Each of these elements creates a domino effect on International Capital Movements, making it a dynamic and multifaceted area of finance.

Risks and Challenges in International Capital Movements

Just as every coin has two sides, so does capital mobility. While International Capital Movements promote growth and development, they also bring risks.

1. Sudden Flight of Capital

A country might witness massive capital outflows in response to political instability or economic downturn, putting pressure on currency and reserves. This is known as “capital flight.”

2. Speculative Investments

Short-term investors may pull out funds quickly, destabilizing markets. These speculative flows often target emerging economies, which have weaker financial systems.

3. Dependency Risk

Over-dependence on foreign capital can make economies vulnerable. If FDI and FPI dry up, projects may be stalled, jobs lost, and GDP growth halted.

4. Compliance Complexities

Cross-border flows involve complex compliance with FEMA, RBI regulations, international tax treaties, and more. For CAs, understanding these regulations is non-negotiable.

Thus, while International Capital Movements can be a boon, managing the associated risks is equally important, especially for finance professionals.

Also Check:
Employee Costs and Direct Expenses Joint Products
Deductions from Gross Total Income Assets Based Accounting Standards
Cost and Management Accounting E-Way Bill

 

International Capital Movements FAQs

What are International Capital Movements?

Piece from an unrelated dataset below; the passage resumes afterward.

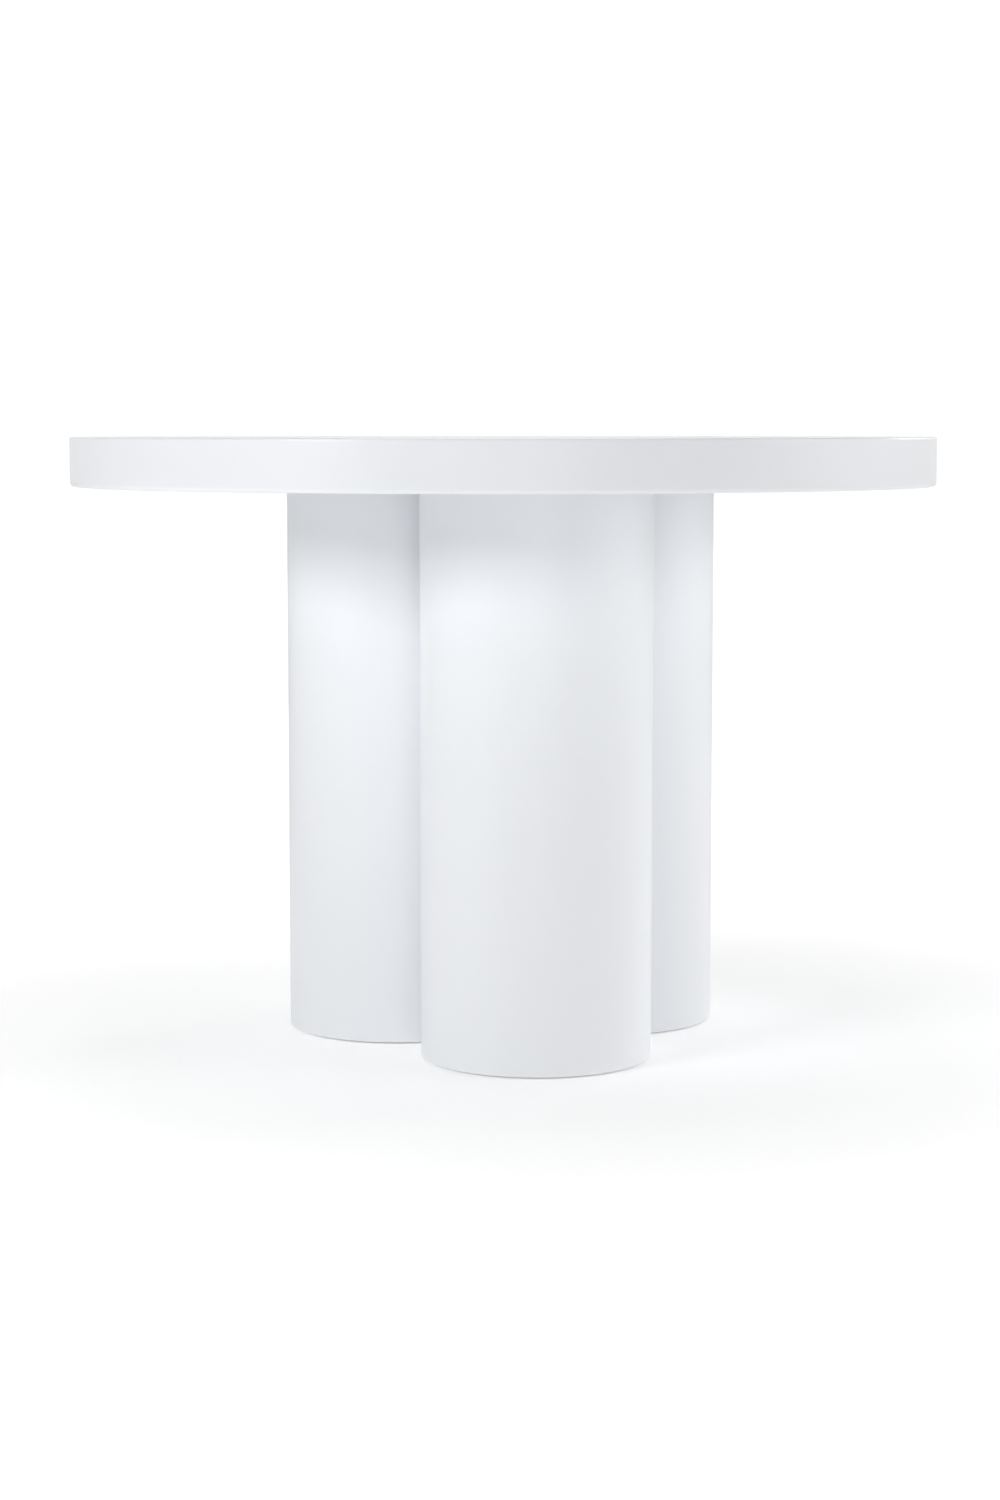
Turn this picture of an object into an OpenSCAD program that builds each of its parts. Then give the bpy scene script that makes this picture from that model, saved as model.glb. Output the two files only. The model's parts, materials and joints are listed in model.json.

They refer to the flow of money across countries for investment, trade, or financial purposes, including both inflows and outflows.

Why are International Capital Movements important?

They influence economic growth, currency stability, and investment opportunities in a globalized world.

How do CAs deal with International Capital Movements?

CAs assist in regulatory compliance, tax planning, and financial reporting related to cross-border transactions.

What are the risks of International Capital Movements?

Risks include capital flight, currency volatility, regulatory complexity, and over-dependence on foreign funds.